*EXERCISE REQUIREMENTS*. Print, exactly as they stand, the lines from the start of the listing to the line containing "GROOVE_FILLET = 0.00016", inclusive.

*SUPPLIED INFORMATION*.
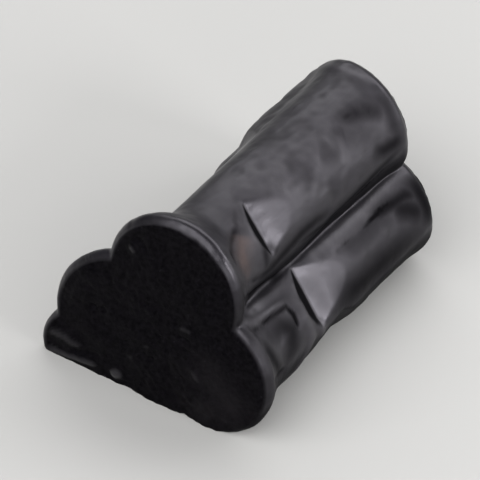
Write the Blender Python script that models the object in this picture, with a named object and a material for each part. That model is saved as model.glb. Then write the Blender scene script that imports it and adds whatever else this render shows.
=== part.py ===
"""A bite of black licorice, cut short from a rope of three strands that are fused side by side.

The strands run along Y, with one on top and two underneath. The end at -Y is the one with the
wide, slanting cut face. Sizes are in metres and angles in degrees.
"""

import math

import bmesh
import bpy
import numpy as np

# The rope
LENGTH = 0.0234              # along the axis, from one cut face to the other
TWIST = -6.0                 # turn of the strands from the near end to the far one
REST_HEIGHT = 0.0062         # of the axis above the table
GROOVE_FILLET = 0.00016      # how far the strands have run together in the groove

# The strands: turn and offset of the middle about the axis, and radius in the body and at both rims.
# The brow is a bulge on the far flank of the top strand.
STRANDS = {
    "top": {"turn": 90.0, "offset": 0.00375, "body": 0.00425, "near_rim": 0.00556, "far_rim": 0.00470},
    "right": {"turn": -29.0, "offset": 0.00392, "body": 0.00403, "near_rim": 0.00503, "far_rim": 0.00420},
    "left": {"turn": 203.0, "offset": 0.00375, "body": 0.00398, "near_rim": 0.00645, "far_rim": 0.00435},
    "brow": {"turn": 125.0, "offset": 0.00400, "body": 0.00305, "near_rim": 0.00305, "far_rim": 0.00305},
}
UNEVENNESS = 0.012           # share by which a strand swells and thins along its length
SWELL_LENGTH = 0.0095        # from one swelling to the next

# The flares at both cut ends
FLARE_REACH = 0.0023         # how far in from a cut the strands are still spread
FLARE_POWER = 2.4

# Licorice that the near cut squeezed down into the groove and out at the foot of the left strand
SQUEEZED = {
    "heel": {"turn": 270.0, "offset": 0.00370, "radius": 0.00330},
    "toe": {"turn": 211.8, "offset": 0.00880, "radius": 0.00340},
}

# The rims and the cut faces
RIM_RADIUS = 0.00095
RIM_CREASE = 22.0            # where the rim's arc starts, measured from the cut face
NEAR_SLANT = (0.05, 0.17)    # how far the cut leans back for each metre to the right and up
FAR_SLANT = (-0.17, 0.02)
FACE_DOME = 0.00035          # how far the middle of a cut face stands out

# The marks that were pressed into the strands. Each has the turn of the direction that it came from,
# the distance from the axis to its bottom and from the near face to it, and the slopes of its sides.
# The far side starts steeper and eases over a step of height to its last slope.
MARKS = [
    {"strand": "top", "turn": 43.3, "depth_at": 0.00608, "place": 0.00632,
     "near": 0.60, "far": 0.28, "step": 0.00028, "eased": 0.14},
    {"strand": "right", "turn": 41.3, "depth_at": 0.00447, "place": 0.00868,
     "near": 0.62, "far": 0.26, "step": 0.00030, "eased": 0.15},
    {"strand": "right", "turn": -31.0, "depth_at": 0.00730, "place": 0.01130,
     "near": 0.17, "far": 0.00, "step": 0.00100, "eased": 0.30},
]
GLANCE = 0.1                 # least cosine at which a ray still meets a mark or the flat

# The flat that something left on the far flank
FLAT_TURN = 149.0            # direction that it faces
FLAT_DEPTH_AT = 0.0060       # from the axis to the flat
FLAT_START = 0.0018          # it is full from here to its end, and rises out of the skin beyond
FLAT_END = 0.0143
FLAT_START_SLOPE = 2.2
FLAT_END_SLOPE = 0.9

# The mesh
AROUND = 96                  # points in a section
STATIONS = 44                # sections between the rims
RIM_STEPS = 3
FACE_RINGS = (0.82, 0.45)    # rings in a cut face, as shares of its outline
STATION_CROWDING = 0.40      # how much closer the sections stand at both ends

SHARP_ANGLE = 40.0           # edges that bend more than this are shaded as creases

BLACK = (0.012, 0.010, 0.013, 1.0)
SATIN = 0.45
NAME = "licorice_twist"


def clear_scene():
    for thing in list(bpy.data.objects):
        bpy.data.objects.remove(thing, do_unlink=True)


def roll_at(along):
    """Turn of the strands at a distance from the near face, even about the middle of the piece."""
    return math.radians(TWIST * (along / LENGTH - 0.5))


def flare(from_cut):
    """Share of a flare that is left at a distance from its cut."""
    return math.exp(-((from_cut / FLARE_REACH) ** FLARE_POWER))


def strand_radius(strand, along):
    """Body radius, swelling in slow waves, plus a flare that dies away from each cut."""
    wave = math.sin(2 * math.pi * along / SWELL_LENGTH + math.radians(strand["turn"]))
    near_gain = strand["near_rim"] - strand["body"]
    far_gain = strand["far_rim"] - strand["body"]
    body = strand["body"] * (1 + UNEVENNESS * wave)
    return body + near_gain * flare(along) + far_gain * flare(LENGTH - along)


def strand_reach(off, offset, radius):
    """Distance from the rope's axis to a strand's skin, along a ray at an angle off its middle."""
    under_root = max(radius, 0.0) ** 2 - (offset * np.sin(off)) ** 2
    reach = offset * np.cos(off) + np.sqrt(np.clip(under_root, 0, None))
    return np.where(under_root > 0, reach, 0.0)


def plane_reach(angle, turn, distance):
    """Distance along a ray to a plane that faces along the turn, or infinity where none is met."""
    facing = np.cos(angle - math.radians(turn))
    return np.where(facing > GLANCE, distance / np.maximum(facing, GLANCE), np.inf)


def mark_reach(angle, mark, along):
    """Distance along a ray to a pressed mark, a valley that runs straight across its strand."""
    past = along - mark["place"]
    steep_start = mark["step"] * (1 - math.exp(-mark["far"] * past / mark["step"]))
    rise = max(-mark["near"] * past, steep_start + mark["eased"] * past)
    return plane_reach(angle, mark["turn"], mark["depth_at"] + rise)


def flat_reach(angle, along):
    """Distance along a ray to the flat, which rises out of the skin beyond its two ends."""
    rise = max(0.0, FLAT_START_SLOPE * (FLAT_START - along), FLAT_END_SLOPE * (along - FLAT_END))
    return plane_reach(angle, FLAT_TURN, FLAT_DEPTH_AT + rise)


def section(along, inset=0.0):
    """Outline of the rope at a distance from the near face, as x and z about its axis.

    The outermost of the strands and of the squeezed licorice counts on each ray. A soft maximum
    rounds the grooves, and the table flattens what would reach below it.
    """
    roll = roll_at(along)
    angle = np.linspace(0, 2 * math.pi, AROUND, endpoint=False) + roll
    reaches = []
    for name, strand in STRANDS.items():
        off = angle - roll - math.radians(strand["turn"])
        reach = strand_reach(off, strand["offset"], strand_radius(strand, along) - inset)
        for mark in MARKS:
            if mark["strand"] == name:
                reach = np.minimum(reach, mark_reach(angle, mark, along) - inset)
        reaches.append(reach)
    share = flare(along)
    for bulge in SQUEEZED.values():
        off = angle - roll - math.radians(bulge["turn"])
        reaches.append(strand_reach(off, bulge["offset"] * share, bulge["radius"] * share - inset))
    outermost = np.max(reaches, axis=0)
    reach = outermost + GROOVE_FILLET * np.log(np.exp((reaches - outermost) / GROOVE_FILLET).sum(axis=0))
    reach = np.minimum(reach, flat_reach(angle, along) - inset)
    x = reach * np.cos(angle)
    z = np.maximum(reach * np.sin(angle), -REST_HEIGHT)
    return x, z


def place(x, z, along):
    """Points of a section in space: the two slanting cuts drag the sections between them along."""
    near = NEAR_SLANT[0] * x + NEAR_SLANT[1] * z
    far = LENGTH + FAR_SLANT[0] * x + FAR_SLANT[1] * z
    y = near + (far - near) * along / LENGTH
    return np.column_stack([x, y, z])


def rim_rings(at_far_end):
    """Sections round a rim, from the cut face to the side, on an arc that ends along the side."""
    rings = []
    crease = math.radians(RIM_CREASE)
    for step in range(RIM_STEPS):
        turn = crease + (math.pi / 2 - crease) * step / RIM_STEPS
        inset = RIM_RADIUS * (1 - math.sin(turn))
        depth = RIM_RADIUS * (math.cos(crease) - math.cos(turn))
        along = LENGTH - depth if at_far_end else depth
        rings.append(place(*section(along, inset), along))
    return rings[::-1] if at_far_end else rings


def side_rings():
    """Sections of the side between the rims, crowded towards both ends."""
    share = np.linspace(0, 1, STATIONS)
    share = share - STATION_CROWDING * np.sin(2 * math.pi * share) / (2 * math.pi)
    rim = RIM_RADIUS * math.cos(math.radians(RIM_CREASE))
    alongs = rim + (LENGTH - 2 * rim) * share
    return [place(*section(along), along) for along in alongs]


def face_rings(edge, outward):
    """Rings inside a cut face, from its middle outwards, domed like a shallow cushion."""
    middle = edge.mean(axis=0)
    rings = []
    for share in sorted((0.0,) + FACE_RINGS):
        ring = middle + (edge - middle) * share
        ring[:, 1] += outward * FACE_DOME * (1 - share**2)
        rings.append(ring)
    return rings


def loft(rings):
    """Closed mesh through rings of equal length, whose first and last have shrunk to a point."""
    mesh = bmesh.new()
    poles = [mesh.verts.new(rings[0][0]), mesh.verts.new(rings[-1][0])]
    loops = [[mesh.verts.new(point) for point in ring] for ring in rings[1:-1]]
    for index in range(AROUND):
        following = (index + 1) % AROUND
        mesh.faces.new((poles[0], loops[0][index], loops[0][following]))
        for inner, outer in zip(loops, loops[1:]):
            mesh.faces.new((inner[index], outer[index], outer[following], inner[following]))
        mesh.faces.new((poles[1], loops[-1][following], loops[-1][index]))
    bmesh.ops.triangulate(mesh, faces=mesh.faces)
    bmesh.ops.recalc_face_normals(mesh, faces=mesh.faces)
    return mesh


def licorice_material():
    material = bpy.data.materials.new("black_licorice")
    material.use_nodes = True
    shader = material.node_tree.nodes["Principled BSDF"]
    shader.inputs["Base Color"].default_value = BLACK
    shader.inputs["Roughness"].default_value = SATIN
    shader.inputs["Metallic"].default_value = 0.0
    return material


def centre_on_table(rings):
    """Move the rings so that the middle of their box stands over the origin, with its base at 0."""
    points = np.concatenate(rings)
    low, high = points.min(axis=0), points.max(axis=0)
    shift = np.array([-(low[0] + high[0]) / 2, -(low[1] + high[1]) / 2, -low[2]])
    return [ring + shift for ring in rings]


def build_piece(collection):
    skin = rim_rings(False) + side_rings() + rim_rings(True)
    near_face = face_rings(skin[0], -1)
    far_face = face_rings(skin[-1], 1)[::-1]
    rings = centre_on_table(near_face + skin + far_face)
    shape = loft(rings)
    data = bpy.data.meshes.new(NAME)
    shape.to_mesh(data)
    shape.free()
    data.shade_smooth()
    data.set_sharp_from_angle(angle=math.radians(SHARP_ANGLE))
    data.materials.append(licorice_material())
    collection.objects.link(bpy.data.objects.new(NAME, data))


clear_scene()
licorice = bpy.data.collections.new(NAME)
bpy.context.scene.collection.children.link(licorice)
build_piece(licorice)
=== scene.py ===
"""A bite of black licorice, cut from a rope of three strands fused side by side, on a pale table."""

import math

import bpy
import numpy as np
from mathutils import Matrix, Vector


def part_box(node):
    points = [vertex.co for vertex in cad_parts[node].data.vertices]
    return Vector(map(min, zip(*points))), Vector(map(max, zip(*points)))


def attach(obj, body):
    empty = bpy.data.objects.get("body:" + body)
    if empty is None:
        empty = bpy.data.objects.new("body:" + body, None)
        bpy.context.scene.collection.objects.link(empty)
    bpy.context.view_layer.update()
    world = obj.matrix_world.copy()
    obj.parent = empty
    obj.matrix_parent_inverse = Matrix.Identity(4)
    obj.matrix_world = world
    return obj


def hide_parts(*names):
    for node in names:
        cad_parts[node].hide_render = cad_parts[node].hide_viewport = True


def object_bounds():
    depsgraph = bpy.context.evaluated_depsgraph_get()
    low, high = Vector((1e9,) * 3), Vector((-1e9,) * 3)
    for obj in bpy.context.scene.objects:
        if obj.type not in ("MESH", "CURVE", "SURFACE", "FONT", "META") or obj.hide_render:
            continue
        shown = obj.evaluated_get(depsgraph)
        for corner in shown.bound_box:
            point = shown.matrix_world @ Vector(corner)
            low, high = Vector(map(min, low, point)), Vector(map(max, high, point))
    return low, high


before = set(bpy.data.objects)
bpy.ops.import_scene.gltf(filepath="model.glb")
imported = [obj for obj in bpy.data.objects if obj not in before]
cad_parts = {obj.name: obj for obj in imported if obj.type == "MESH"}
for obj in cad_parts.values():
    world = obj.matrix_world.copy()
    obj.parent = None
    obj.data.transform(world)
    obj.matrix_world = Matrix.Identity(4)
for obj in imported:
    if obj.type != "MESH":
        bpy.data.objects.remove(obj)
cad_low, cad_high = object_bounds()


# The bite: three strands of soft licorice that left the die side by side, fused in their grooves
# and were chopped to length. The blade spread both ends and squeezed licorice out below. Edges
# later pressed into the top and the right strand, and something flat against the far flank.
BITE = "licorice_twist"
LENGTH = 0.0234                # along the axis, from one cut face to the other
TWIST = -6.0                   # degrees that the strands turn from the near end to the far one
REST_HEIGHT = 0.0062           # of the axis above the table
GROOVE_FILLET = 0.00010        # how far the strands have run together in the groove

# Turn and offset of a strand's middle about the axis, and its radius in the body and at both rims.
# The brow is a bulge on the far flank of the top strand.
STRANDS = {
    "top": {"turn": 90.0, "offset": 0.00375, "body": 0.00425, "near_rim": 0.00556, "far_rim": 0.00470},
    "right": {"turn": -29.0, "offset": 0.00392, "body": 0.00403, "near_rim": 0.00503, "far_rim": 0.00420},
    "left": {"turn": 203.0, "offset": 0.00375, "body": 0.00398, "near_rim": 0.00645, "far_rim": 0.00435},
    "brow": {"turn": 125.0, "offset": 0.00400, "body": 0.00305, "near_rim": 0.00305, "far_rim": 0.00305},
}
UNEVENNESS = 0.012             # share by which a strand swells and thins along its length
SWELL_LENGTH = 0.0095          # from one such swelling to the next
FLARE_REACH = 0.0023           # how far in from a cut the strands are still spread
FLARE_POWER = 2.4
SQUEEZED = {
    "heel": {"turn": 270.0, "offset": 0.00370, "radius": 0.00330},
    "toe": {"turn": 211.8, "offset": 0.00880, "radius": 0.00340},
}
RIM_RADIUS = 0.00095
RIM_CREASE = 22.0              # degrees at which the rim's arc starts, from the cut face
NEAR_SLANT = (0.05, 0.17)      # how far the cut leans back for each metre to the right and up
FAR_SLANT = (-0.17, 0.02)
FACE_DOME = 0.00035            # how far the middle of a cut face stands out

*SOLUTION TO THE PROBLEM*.
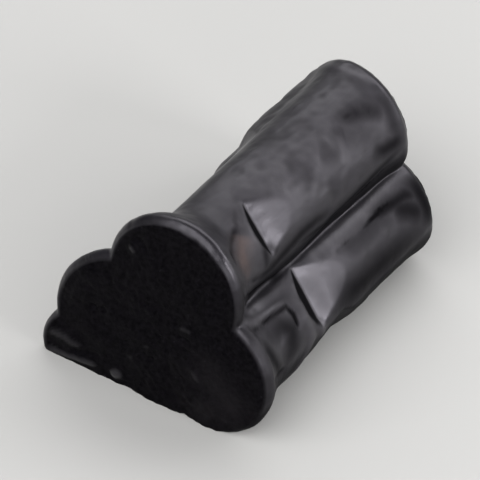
Write the Blender Python script that models the object in this picture, with a named object and a material for each part. That model is saved as model.glb. Then write the Blender scene script that imports it and adds whatever else this render shows.
=== part.py ===
"""A bite of black licorice, cut short from a rope of three strands that are fused side by side.

The strands run along Y, with one on top and two underneath. The end at -Y is the one with the
wide, slanting cut face. Sizes are in metres and angles in degrees.
"""

import math

import bmesh
import bpy
import numpy as np

# The rope
LENGTH = 0.0234              # along the axis, from one cut face to the other
TWIST = -6.0                 # turn of the strands from the near end to the far one
REST_HEIGHT = 0.0062         # of the axis above the table
GROOVE_FILLET = 0.00016      # how far the strands have run together in the groove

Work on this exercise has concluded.